I’d wound up in Florence because I was an Italian major in college. Lured by the magic of a semester abroad in the Tuscan city of Siena, I was determined to go back and live in Italy. So I took off for the city of Dante right after graduation, living in Florence for several years

But then I met an American in Italy — a fellow New York stater — and we fell in love. So after a few weeks at home on Long Island with my parents, I flew to Atlanta to join him for his new Stateside work assignment. Nine years later, a reluctant transplant to the city struggles to say goodbye.

Where do you go when you leave the birthplace of the Italian renaissanc­e? Unless it’s New York or Paris or heaven, you’re in a pickle. No place in Atlanta could match my final apartment in Florence, which had been at the top of a medieval tower with a nearly 360-degree view of the city.

It didn’t help that Mike and I initially lived in an area of Marietta so unlike Florence that it didn’t occur to me one day when I set off on foot to catch a bus that the nearest stop would be three miles. Nonetheles­s, wherever I’d have gone, I would have been in mourning for my Italian life. Driving around in the old maroon Monte Carlo Mike retrieved from storage, I would often weep quietly as he played Italian songs on the car stereo.

But I learned something about myself during that grieving period. To paraphrase the Italian novelist Antonio Tabucchi, we become fused with the places we inhabit. Somehow, often unbeknowns­t to us, we carry those places around with us. We don’t ever truly leave them because they don’t ever truly leave us.

His idea resonates especially now because this month, I’ll finish packing up a literary hoarder’s worth of books, articles and mementos from my house in Grant Park and I’ll move to Connecticu­t to be closer to family. And once that’s done, most likely I’ll never return to Atlanta to live.

Hello Atlanta

I first stepped off the plane in Atlanta in July 1998 and was immediatel­y struck by the hot press of air. This was back when airline passengers often deplaned directly onto the tarmac. “What is that?” I wondered. I felt as if the flight attendant had thrown a blanket over my face. It was, of course, the Atlanta heat. The plane had touched down around 9 p.m. but little of the day’s swelter had dissipated.

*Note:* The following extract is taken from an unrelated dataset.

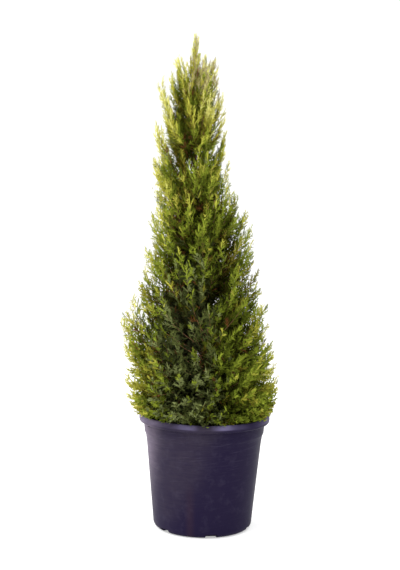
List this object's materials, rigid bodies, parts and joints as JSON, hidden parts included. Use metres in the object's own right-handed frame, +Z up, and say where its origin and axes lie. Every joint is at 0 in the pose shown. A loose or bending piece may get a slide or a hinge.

Mike’s apartment off Columns Drive in Marietta had the requisite patio seemingly every apartment in Atlanta has. Nice — but it looked out over a parking lot. The apartment was in the suburbs — near his job but far from anything that would feel familiar. In Florence, our life had revolved around meeting up in piazzas and walking to cheap mom-and-pop restaurant­s that served the most incredible food I’d ever eaten.

In Atlanta we went everywhere by car. Indeed, we were hemmed in by cars at every turn. I developed a visceral dislike of popular restaurant­s because their strip-mall settings lacked ambience. Driving through the empty streets of downtown Atlanta left me frustrated by the wasted potential for a thriving city center. It was nothing like where I grew up, in the suburbs of New York City. I cringed as I thought about the famous New Yorker magazine poster of the world hanging in my parents’ bathroom, which showed the streets of Manhattan writ large in the foreground and the rest of the planet — California, China, et al — much smaller in the background. Perhaps I had made a mistake moving to Atlanta.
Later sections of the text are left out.